- YOUR GOAL -
Beginning with the first line of the entries below, quote each line until you reach and include the line with "const traySheet = 1;".

- PROVIDED INFORMATION -
## Start
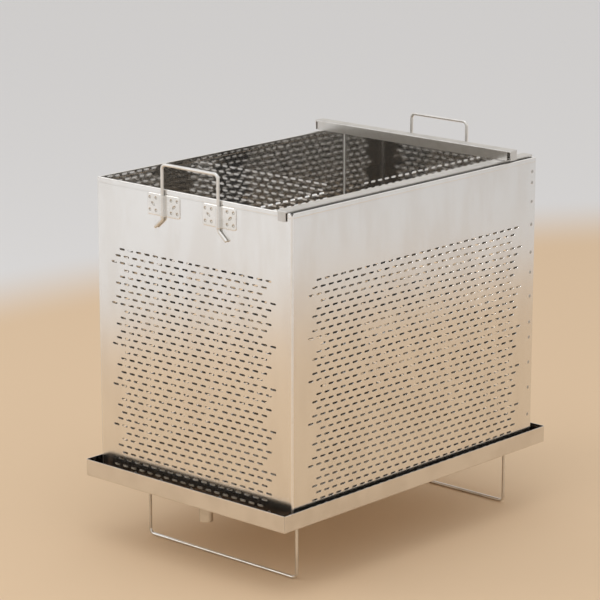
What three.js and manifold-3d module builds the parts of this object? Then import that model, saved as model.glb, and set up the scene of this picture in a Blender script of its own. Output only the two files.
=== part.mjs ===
// Steam wax melter: a perforated sheet basket that stands on four corner feet in a shallow
// drip tray. The tray stands on two wire legs and drains through a spout near one end.
// Two folded rails lie across the basket's rim, and a wire handle slides up and down in
// brackets on each short wall.
// Millimetres, +Z up. The origin is on the floor under the middle of the tray. +X runs
// along the tray, away from the drain, and +Y runs from the front wall to the back wall.
import * as THREE from 'three';
import { mergeVertices } from 'three/addons/utils/BufferGeometryUtils.js';
import Module from 'manifold-3d';

// Drip tray
const trayLength = 492;
const trayWidth = 332;
const trayHeight = 21;
const traySheet = 1;

// Wire legs under the tray
const legWire = 4;
const legDrop = 84; // from the tray's underside to the floor
const legSpan = 246; // between the wire's centre lines
const legBend = 7;
const drainLegInset = 68; // from the tray's drain end to the wire
const farLegInset = 29;

// Drain spout
const spoutInset = 41; // from the tray's drain end to the spout's axis
const spoutOuter = 17;
const spoutWall = 1.2;
const spoutDrop = 31; // below the tray's underside
const spoutLip = 3.5; // beyond the tube
const spoutLipSheet = 0.8;

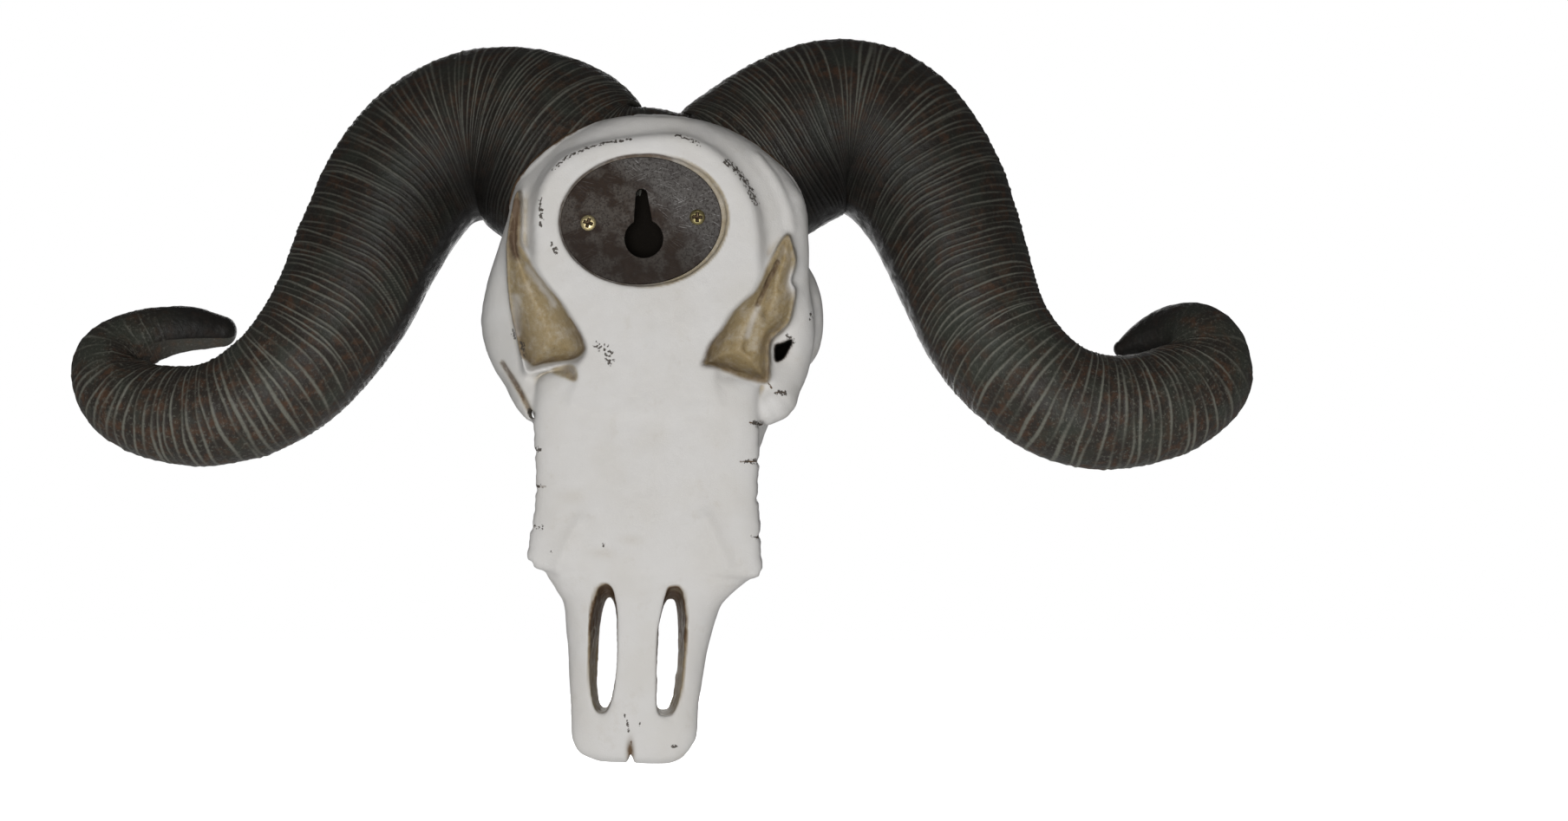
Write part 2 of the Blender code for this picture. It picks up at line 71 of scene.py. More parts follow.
## End
- FINISHED TASK -
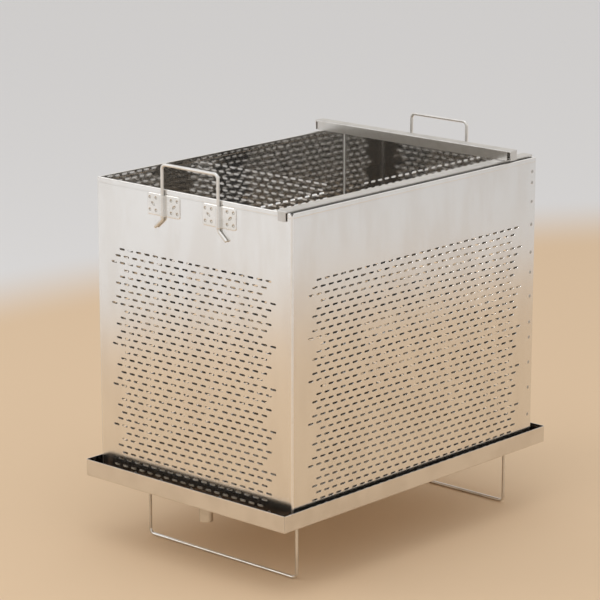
What three.js and manifold-3d module builds the parts of this object? Then import that model, saved as model.glb, and set up the scene of this picture in a Blender script of its own. Output only the two files.
=== part.mjs ===
// Steam wax melter: a perforated sheet basket that stands on four corner feet in a shallow
// drip tray. The tray stands on two wire legs and drains through a spout near one end.
// Two folded rails lie across the basket's rim, and a wire handle slides up and down in
// brackets on each short wall.
// Millimetres, +Z up. The origin is on the floor under the middle of the tray. +X runs
// along the tray, away from the drain, and +Y runs from the front wall to the back wall.
import * as THREE from 'three';
import { mergeVertices } from 'three/addons/utils/BufferGeometryUtils.js';
import Module from 'manifold-3d';

// Drip tray
const trayLength = 492;
const trayWidth = 332;
const trayHeight = 21;
const traySheet = 1;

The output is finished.